Lift out, unaltered, the lines of the material below between the line holding "const plantain = new" and the line holding "from functools import cache", counting both.

INFORMATION PROVIDED.
** START **

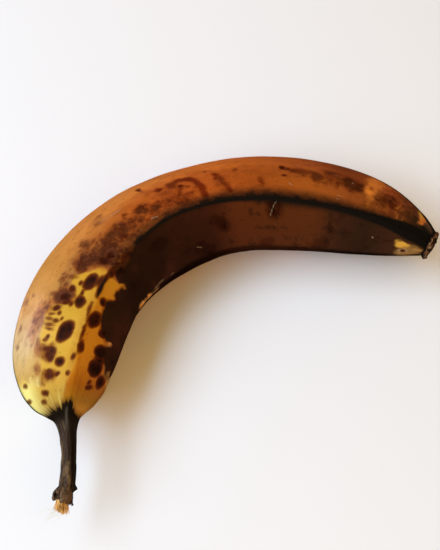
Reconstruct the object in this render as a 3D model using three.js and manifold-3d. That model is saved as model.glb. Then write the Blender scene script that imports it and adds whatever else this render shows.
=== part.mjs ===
// A ripe plantain lying on its side. Five ridges run along it from the broken stalk to the
// dried flower end, and its faces between them are gently flattened. The fruit grew as one
// piece, so it is one closed solid. Millimetres, +Z up: the bend lies level, and a soft flat
// on the underside rests on Z = 0.

import * as THREE from "three";
import { mergeVertices } from "three/addons/utils/BufferGeometryUtils.js";
import Module from "manifold-3d";

const { degToRad, seededRandom } = THREE.MathUtils;
const wasm = await Module();
wasm.setup();

// Spine: level arcs laid end to end, from the broken end of the stalk to the flower end.
// A positive turn bends the fruit towards its hollow side.
const SPINE_START = { x: -67.39, y: -75.39, heading: 83.6 };
const SPINE_HEIGHT = 21.5;
const BENDS = [
  { run: 34.7, turn: -19 },
  { run: 38, turn: 24 },
  { run: 38, turn: 31.5 },
  { run: 38, turn: 25 },
  { run: 38, turn: 23.5 },
  { run: 38, turn: 14 },
  { run: 38, turn: 21.5 },
];

// Ridge radius at each distance along the spine, which a smooth curve joins.
const COLLAR_PROFILE = [
  [2.4, 1.6],
  [1.0, 3.4],
  [1.3, 4.5],
  [3.2, 5.0],
  [5.6, 4.8],
];
const PEEL_PROFILE = [
  [7.6, 3.9],
  [11, 3.4],
  [20, 3.3],
  [29, 3.6],
  [33.5, 5.6],
  [36.2, 9.0],
  [40, 13.9],
  [47, 18.4],
  [60, 22.4],
  [76, 23.8],
  [98, 24.2],
  [130, 24.9],
  [162, 23.6],
  [194, 23],
  [217, 21.2],
  [233, 18.5],
  [244, 14.9],
  [252, 11.4],
  [258.4, 7.9],
  [261.6, 5.9],
];
const FLOWER_PROFILE = [
  [262.6, 5.6],
  [263.6, 6.6],
  [265.4, 6.9],
  [266, 6.1],
  [264.6, 4.6],
  [264.4, 2.6],
  [265.8, 1.7],
];
const PEEL_STATIONS = 74;

// Ridges, as angles round the spine from straight up towards the hollow side, and how far
// the whole set is twisted at each distance along it.
const RIDGE_ANGLES = [-150, -80, 22, 78, 150];
const FACE_STEPS = [5, 7, 4, 5, 4];
const FACE_FLATNESS = 0.5;
const TWIST = [
  [34.7, -4],
  [80, 5],
  [137, -3],
  [194, 3],
  [262, 9],
];

// Torn fibres that stand out of the broken stalk, and the stub of pith that they surround.
const PITH = { radius: 2.7, length: 4.6, root: 2.6 };
const STRANDS = { count: 13, radius: 0.62, shortest: 4.2, longest: 8.2, root: 2.2, sides: 5 };
const STRAND_RING = 2.3;
const STRAND_SPLAY = 38;
const STRAND_SEED = 7;

const SKIN = new THREE.MeshStandardMaterial({ color: 0x9a5522, roughness: 0.42, metalness: 0 });

/** Place and heading of the spine at a distance along it. */
function spineAt(along) {
  let { x, y } = SPINE_START;
  let heading = degToRad(SPINE_START.heading);
  let left = along;
  for (const [index, { run, turn }] of BENDS.entries()) {
    const last = index === BENDS.length - 1;
    const step = last ? left : Math.min(left, run);
    const radius = run / degToRad(turn);
    const swept = step / radius;
    x += radius * (Math.sin(heading) - Math.sin(heading - swept));
    y += radius * (Math.cos(heading - swept) - Math.cos(heading));
    heading -= swept;
    left -= step;
    if (left <= 0) break;
  }
  return { x, y, heading };
}

/** Straight-line reading of a list of [place, value] pairs, held level past both ends. */
function readAt(pairs, place) {
  const after = pairs.findIndex(([at]) => at >= place);
  if (after === 0) return pairs[0][1];
  if (after < 0) return pairs.at(-1)[1];
  const [fromPlace, fromValue] = pairs[after - 1];
  const [toPlace, toValue] = pairs[after];
  return fromValue + ((toValue - fromValue) * (place - fromPlace)) / (toPlace - fromPlace);
}

/** The angles of one ring: each face between two ridges in equal steps. */
function ringAngles() {
  return RIDGE_ANGLES.flatMap((from, face) => {
    const to = RIDGE_ANGLES[face + 1] ?? RIDGE_ANGLES[0] + 360;
    const steps = FACE_STEPS[face];
    return Array.from({ length: steps }, (_, step) => {
      const angle = from + ((to - from) * step) / steps;
      return { angle, middle: (from + to) / 2, half: (to - from) / 2 };
    });
  });
}

/** Share of the ridge radius that the skin reaches between two ridges. */
function faceReach({ angle, middle, half }) {
  const flat = Math.cos(degToRad(half)) / Math.cos(degToRad(angle - middle));
  return 1 - FACE_FLATNESS * (1 - flat);
}

/** Lumps of the torn collar and the shrivelled flower end, as a share of the radius. */
function raggedness(along, angle) {
  const turn = degToRad(angle);
  const collar = Math.max(0, 1 - Math.abs(along - 3.2) / 4.5);
  const flower = Math.max(0, Math.min(1, (along - 262) / 2));
  const lumps = 0.13 * Math.sin(2 * turn + 2.4) + 0.1 * Math.sin(5 * turn + 0.6);
  const lobes = 0.11 * Math.sin(5 * turn + 1.1) + 0.05 * Math.sin(11 * turn);
  return 1 + collar * lumps + flower * lobes;
}

/** The skin's point at one station of the profile and one place on the ring. */
function skinPoint([along, radius], place) {
  const { x, y, heading } = spineAt(along);
  const angle = degToRad(place.angle + readAt(TWIST, along));
  const reach = radius * faceReach(place) * raggedness(along, place.angle);
  const inward = reach * Math.sin(angle);
  return [
    x + inward * Math.sin(heading),
    y - inward * Math.cos(heading),
    SPINE_HEIGHT + reach * Math.cos(angle),
  ];
}

/** Closed skin of the fruit, ring by ring, with a fan of triangles over each end. */
function skinGeometry() {
  const peel = new THREE.SplineCurve(PEEL_PROFILE.map(([s, r]) => new THREE.Vector2(s, r)));
  const stations = [
    ...COLLAR_PROFILE,
    ...peel.getSpacedPoints(PEEL_STATIONS).map(({ x, y }) => [x, y]),
    ...FLOWER_PROFILE,
  ];
  const ring = ringAngles();
  const points = stations.flatMap((station) => ring.map((place) => skinPoint(station, place)));
  const triangles = [];
  for (let row = 0; row < stations.length - 1; row++) {
    for (let j = 0; j < ring.length; j++) {
      const here = row * ring.length + j;
      const beside = row * ring.length + ((j + 1) % ring.length);
      triangles.push(here, beside, beside + ring.length);
      triangles.push(here, beside + ring.length, here + ring.length);
    }
  }
  const lastRow = (stations.length - 1) * ring.length;
  const endCentres = [stations[0][0], stations.at(-1)[0]].map((along) => {
    const { x, y } = spineAt(along);
    return points.push([x, y, SPINE_HEIGHT]) - 1;
  });
  for (let j = 0; j < ring.length; j++) {
    const next = (j + 1) % ring.length;
    triangles.push(endCentres[0], next, j);
    triangles.push(endCentres[1], lastRow + j, lastRow + next);
  }
  const geometry = new THREE.BufferGeometry();
  geometry.setAttribute("position", new THREE.Float32BufferAttribute(points.flat(), 3));
  geometry.setIndex(triangles);
  return geometry;
}

/** A tapering stem of fibre from the broken end, sunk by its root and leaning outwards. */
function strandGeometry({ radius, length, root, sides, lean, round, offset }) {
  const { x, y, heading } = spineAt(COLLAR_PROFILE[0][0]);
  const outward = new THREE.Vector3(-Math.cos(heading), -Math.sin(heading), 0);
  const across = new THREE.Vector3(Math.sin(heading), -Math.cos(heading), 0);
  const side = across
    .multiplyScalar(Math.sin(round))
    .add(new THREE.Vector3(0, 0, Math.cos(round)));
  const direction = outward
    .clone()
    .multiplyScalar(Math.cos(lean))
    .addScaledVector(side, Math.sin(lean));
  const tipRadius = radius * 0.5;
  const stem = new THREE.CylinderGeometry(tipRadius, radius, length + root, sides);
  stem.translate(0, (length + root) / 2 - root, 0);
  stem.applyQuaternion(
    new THREE.Quaternion().setFromUnitVectors(new THREE.Vector3(0, 1, 0), direction),
  );
  stem.translate(x + side.x * offset, y + side.y * offset, SPINE_HEIGHT + side.z * offset);
  return stem;
}

/** The torn end's stems: the stub of pith, then the strands in a ring with seeded leans. */
function tornEndGeometries() {
  seededRandom(STRAND_SEED);
  const pith = strandGeometry({ ...PITH, sides: 7, lean: 0, round: 0, offset: 0 });
  const strands = Array.from({ length: STRANDS.count }, (_, index) => {
    const round = (2 * Math.PI * (index + 0.5 * seededRandom())) / STRANDS.count;
    const lean = degToRad(STRAND_SPLAY * seededRandom());
    const length = THREE.MathUtils.lerp(STRANDS.shortest, STRANDS.longest, seededRandom());
    const offset = STRAND_RING * (0.5 + 0.5 * seededRandom());
    return strandGeometry({ ...STRANDS, length, lean, round, offset });
  });
  return [pith, ...strands];
}

/** A three.js geometry as a solid whose shared corners are merged. */
function solidOf(geometry) {
  const bare = geometry.clone();
  bare.deleteAttribute("normal");
  bare.deleteAttribute("uv");
  const merged = mergeVertices(bare, 1e-4);
  return new wasm.Manifold(
    new wasm.Mesh({
      numProp: 3,
      vertProperties: merged.attributes.position.array,
      triVerts: new Uint32Array(merged.index.array),
    }),
  );
}

/** Everything below the surface that the fruit rests on. */
function belowSurface() {
  const block = new THREE.BoxGeometry(400, 400, 40);
  block.translate(0, 0, -20);
  return solidOf(block);
}

/** The whole fruit: skin and torn strands fused, with the soft flat pressed underneath. */
function plantainGeometry() {
  let fruit = solidOf(skinGeometry());
  for (const stem of tornEndGeometries()) {
    fruit = fruit.add(solidOf(stem));
  }
  const { vertProperties, triVerts } = fruit.subtract(belowSurface()).getMesh();
  const geometry = new THREE.BufferGeometry();
  geometry.setAttribute("position", new THREE.BufferAttribute(vertProperties, 3));
  geometry.setIndex(new THREE.BufferAttribute(triVerts, 1));
  geometry.computeVertexNormals();
  return geometry;
}

const plantain = new THREE.Mesh(plantainGeometry(), SKIN);
plantain.name = "plantain";

const part = new THREE.Group();
part.add(plantain);

export default part;
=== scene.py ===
"""A ripe plantain lying on its side, with a broken stalk and a dried flower end.

The fruit grew as one piece, so one skin covers it from the torn collar of the stalk to the
flower end. The skin repeats the form of the solid that it covers and adds finer relief and
every mark of ripening. Lengths are in millimetres and angles in degrees, until a point is
placed in metres.
"""

import logging
import math
import random
from collections.abc import Mapping, Sequence
from dataclasses import dataclass
from enum import Enum
from functools import cache

import bmesh
import bpy
import numpy as np
from mathutils import Matrix, Vector, noise


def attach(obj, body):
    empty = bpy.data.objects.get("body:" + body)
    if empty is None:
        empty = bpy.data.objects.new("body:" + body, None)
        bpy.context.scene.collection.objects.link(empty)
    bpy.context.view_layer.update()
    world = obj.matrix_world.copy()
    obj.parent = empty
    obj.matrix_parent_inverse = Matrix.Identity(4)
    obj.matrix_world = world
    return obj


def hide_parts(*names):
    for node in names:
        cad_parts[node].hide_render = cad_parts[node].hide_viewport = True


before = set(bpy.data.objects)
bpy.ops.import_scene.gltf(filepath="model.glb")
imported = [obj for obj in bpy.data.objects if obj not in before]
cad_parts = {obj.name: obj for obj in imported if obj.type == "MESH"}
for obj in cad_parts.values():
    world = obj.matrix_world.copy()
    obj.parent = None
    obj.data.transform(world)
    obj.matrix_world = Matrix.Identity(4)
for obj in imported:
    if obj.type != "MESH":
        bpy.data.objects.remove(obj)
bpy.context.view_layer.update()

MM = 0.001
ROOT = "root"
SOLID = "plantain"

# Steps of a smooth curve between two points of its profile.
CURVE_STEPS = 40
# Vertices closer than this are merged where a sheet closes on itself.
CLOSED_UNDER = 0.004 * MM

Values = np.ndarray
Span = tuple[float, float]
Pairs = tuple[Span, ...]
BMesh = bmesh.types.BMesh
Piece = bpy.types.Object
Socket = bpy.types.NodeSocket

log = logging.getLogger("plantain")


class Slot(Enum):
    """Names of the fruit's material slots."""

    PEEL = "peel"
    STALK = "stalk"
    FIBRE = "torn_fibre"
    REMNANT = "flower_remnant"


# ---------- Form of the fruit ----------


def eased(values: Values | float, low: Values | float, high: Values | float) -> Values:
    """Rises smoothly from 0 at low to 1 at high.

    Args:
        values: Where to read the curve.
        low: The value up to which the result is 0.
        high: The value from which the result is 1. It may be lower than low.

    Returns:
        The eased values, from 0 to 1.
    """
    share = np.clip((values - low) / (high - low), 0.0, 1.0)
    return share * share * (3.0 - 2.0 * share)


def read_at(pairs: Pairs, places: Values | float) -> Values:
    """Straight-line reading of (place, value) pairs, held level past both ends."""
    where, value = zip(*pairs)
    return np.interp(places, where, value)


def faded(values: Values, *spans: Span) -> Values:
    """Fades in over some spans of values, and out over those that run backwards."""
    return np.prod([eased(values, *span) for span in spans], axis=0)


def wrapped(angle: Values) -> Values:
    """The same directions, as angles from -180 to 180 degrees."""
    return (angle + 180.0) % 360.0 - 180.0


@dataclass(frozen=True)
class Bend:
    """One level arc of the spine: its length, and how far it turns to the hollow side."""

    run: float
    turn: float

    def follow(self, corner: Sequence[float], onward: Values | float) -> Values:
        """Follows the arc.

        Args:
            corner: The x, y and heading at its start.
            onward: Distances along it.

        Returns:
            One row each for x, y and heading.
        """
        x, y, heading = corner
        radius = self.run / math.radians(self.turn)
        turned = heading - onward / radius
        across = radius * (math.sin(heading) - np.sin(turned))
        return np.array([x + across, y + radius * (np.cos(turned) - math.cos(heading)), turned])


@dataclass(frozen=True)
class Spine:
    """Level arcs laid end to end, from the broken end of the stalk to the flower end."""

    x: float = -67.39
    y: float = -75.39
    heading: float = 83.6
    height: float = 21.5
    bends: tuple[Bend, ...] = (
        Bend(34.7, -19.0),
        *(Bend(38.0, turn) for turn in (24.0, 31.5, 25.0, 23.5, 14.0, 21.5)),
    )

    def at(self, along: Values) -> Values:
        """Follows the spine.

        Args:
            along: Distances along the spine.

        Returns:
            One row each for the places' x, their y, and the headings in radians.
        """
        corner = (self.x, self.y, math.radians(self.heading))
        places = self.bends[0].follow(corner, along)
        start = 0.0
        for bend in self.bends:
            places = np.where(along >= start, bend.follow(corner, along - start), places)
            corner = bend.follow(corner, bend.run)
            start += bend.run
        return places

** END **

ANSWER IN FULL.
const plantain = new THREE.Mesh(plantainGeometry(), SKIN);
plantain.name = "plantain";

const part = new THREE.Group();
part.add(plantain);

export default part;
=== scene.py ===
"""A ripe plantain lying on its side, with a broken stalk and a dried flower end.

The fruit grew as one piece, so one skin covers it from the torn collar of the stalk to the
flower end. The skin repeats the form of the solid that it covers and adds finer relief and
every mark of ripening. Lengths are in millimetres and angles in degrees, until a point is
placed in metres.
"""

import logging
import math
import random
from collections.abc import Mapping, Sequence
from dataclasses import dataclass
from enum import Enum
from functools import cache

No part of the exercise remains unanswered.